4. Integration: The Missing Link

The biggest point of confusion is whether you need one or the other—or both. Most successful medium-sized Kenyan enterprises eventually realize they need a Hybrid Approach.

With a modular solution like Parova, you don't need two separate systems that don't talk to each other. Because it is an ERP at its core, the POS module is natively integrated. A sale happens via M-Pesa at the till, and the data instantly updates the ledger, adjusts the warehouse stock, and logs the commission for the salesperson—all in one place.

Which One Does Your Business Need?

Choosing the right path depends on your current scale and your 3-year growth plan.

🔹 The Small Retailer (Kiosk / Boutique)

  • Best Fit: Cloud-Based POS

  • Primary Needs: Speed at the counter, tracking M-Pesa payments, and basic daily sales reports.

  • Focus: Managing the customer interaction.

🔸 The Growing SME (Distributor / Multi-Branch Shop)

  • Best Fit: Modular ERP (e.g., Parova)

  • Primary Needs: Scalability, centralizing stock across multiple locations, and KRA eTIMS compliance.

  • Focus: Managing growth without adding manual paperwork.

🏢 The Enterprise (Manufacturing / Large Wholesale)

  • Best Fit: Full ERP Suite

  • Primary Needs: Complex production cycles, supply chain logistics, automated HR/Payroll, and deep financial auditing.

  • Focus: Total company oversight and departmental integration.

Summary Checklist for Kenyan Entrepreneurs:

  1. Check for eTIMS: Does the system easily comply with KRA’s electronic tax invoice management?

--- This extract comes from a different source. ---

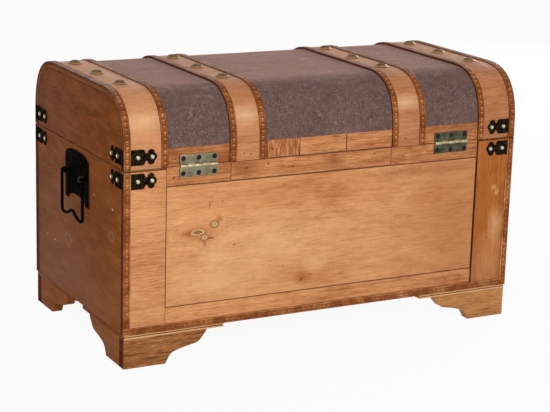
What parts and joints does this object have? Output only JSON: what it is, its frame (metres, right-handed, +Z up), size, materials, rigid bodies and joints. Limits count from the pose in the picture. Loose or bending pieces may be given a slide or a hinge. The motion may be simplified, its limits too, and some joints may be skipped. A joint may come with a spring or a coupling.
{
  "type": "sea chest",
  "caption": "Panelled wooden chest on bracket feet with a hinged canvas-covered lid, wooden straps, leather trims, metal corners and bail handles on the ends.",
  "frame": {"origin": "on the floor under the middle of the chest", "axes": "+Z up, +X along the chest towards its right end as seen from the lock, +Y towards the hinges"},
  "size_m": [0.7368, 0.3878, 0.4323],
  "materials": {
    "pine": "stained pine, orange brown, satin",
    "strip_pine": "stained pine, a little paler, satin",
    "end_pine": "stained pine, reddish brown, satin",
    "inner_pine": "bare pine, pale, matt",
    "leather_trim": "embossed brown leather strip, soft sheen",
    "canvas": "purple-brown canvas, matt, scuffed",
    "bracket_steel": "black-painted stamped steel with bright nail heads",
    "black_iron": "black-painted iron, half matt",
    "aged_brass": "aged brass, greenish grey",
    "steel": "plain steel"
  },
  "bodies": {
    "body": {"back_stile_right": "pine", "back_stile_left": "pine", "back_top_rail": "pine", "back_bottom_rail": "pine", "back_panel": "pine", "body_edging_back": "leather_trim", "front_stile_right": "pine", "front_stile_left": "pine", "front_top_rail": "pine", "front_bottom_rail": "pine", "front_panel": "pine", "body_edging_front": "leather_trim", "end_board_right": "end_pine", "hinge_body_leaf_right": "aged_brass", "handle_plate_right": "black_iron", "end_board_left": "end_pine", "hinge_body_leaf_left": "aged_brass", "handle_plate_left": "black_iron", "bottom_board": "inner_pine", "foot_back_right": "strip_pine", "body_bracket_back_right": "bracket_steel", "foot_back_left": "strip_pine", "body_bracket_back_left": "bracket_steel", "foot_front_right": "strip_pine", "body_bracket_front_right": "bracket_steel", "foot_front_left": "strip_pine", "body_bracket_front_left": "bracket_steel", "lock_case": "black_iron", "lock_escutcheon": "aged_brass", "stay_body_pin": "steel"},
    "lid": {"lid_rail_back": "pine", "lid_rail_front": "pine", "lid_end_right": "end_pine", "hinge_lid_leaf_right": "aged_brass", "lid_end_left": "end_pine", "hinge_lid_leaf_left": "aged_brass", "lid_shell": "inner_pine", "lid_cloth": "canvas", "lid_bracket_back_right": "bracket_steel", "lid_bracket_back_left": "bracket_steel", "lid_bracket_front_right": "bracket_steel", "lid_bracket_front_left": "bracket_steel", "strap_right_end": "strip_pine", "strap_trim_right_end_a": "leather_trim", "strap_trim_right_end_b": "leather_trim", "strap_right": "strip_pine", "strap_trim_right_a": "leather_trim", "strap_trim_right_b": "leather_trim", "strap_left": "strip_pine", "strap_trim_left_a": "leather_trim", "strap_trim_left_b": "leather_trim", "strap_left_end": "strip_pine", "strap_trim_left_end_a": "leather_trim", "strap_trim_left_end_b": "leather_trim", "lock_catch": "black_iron", "stay_lid_pivot": "steel"},
    "bail_right": {"handle_bail_right": "black_iron"},
    "bail_left": {"handle_bail_left": "black_iron"},
    "lock_bolt": {"lock_bolt": "steel"},
    "stay_arm": {"stay_arm": "steel"}
  },
  "joints": [
    {"name": "lid_hinge", "type": "hinge", "parent": "body", "child": "lid", "pos_m": [0, 0.1905, 0.3138], "axis": [-1, 0, 0], "range_deg": [0, 95]},
    {"name": "bail_right_pivot", "type": "hinge", "parent": "body", "child": "bail_right", "pos_m": [0.3632, 0, 0.268], "axis": [0, -1, 0], "range_deg": [-4, 90]},
    {"name": "bail_left_pivot", "type": "hinge", "parent": "body", "child": "bail_left", "pos_m": [-0.3632, 0, 0.268], "axis": [0, 1, 0], "range_deg": [-4, 90]},
    {"name": "lock_bolt_slide", "type": "slide", "parent": "body", "child": "lock_bolt", "axis": [-1, 0, 0], "range_m": [0, 0.008]},
    {"name": "stay_pivot", "type": "hinge", "parent": "lid", "child": "stay_arm", "pos_m": [0.3405, 0.06249, 0.33637], "axis": [1, 0, 0], "range_deg": [0, 48]}
  ],
  "couplings": [
    {"joint": "stay_pivot", "follows": "lid_hinge", "ratio": 0.5}
  ]
}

  2. M-Pesa Integration: Does it sync directly, or are your cashiers manually typing in transaction codes (which leads to "cooking the books")?

  3. Modularity: Can you add features like Route Sales or Warehouse Management later, or will you have to buy a whole new system when you grow?

  4. Local Support: If the system goes down on a Saturday afternoon, is there a local team to call?

By understanding that the POS is for the Customer and the ERP is for the Company, Kenyan business owners can stop fighting with their software and start focusing on growth.